The legal challenge was brought by the licensee of the Coronation Hotel, in response to the government’s decision to revoke the lockout exemption status of the Smoking Panda Bar, which is located within the hotel. When the laws were introduced in 2014, the bar was deemed a “tourism accommodation establishment bar area” and therefore allowed to trade outside lockout and cease service regulations.
However, Liquor and Gaming NSW officials reversed the exemption after an investigation found guests who weren’t staying at the hotel were admitted to the venue after the 1.30am lockout and served alcohol beyond 3am. The court ruled that the department’s decision to cancel the Smoking Panda Bar’s exemption was invalid.
Adams found clauses in the legislation “are not a proper exercise of the regulation-making power conferred upon the Governor” and Liquor and Gaming NSW had not adequately defined the “tourism accommodation establishment area” exemption.

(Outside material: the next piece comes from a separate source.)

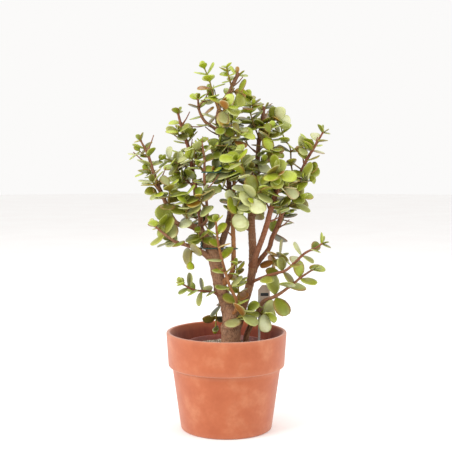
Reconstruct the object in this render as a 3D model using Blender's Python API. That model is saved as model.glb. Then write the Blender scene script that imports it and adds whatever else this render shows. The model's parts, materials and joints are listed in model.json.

The ruling means strip clubs and live music venues could be exempt from lockout laws, although the NSW Government has launched an appeal.
In a statement provided by Liquor and Gaming NSW, a spokesperson said “The decision was based on a technical legal argument in relation to power of the secretary of the NSW Department of Justice to declare a venue to be subject to the lockout and 3am cease service laws.
“Up to 15 venues are potentially affected by the decision. Only eight are permitted to trade after 3am.
“As the government has launched an appeal against the court decisions, the names of relevant venues will not be publicly released.”
The decision has also been referred to the Callinan Review, which is due to be released by the end of August.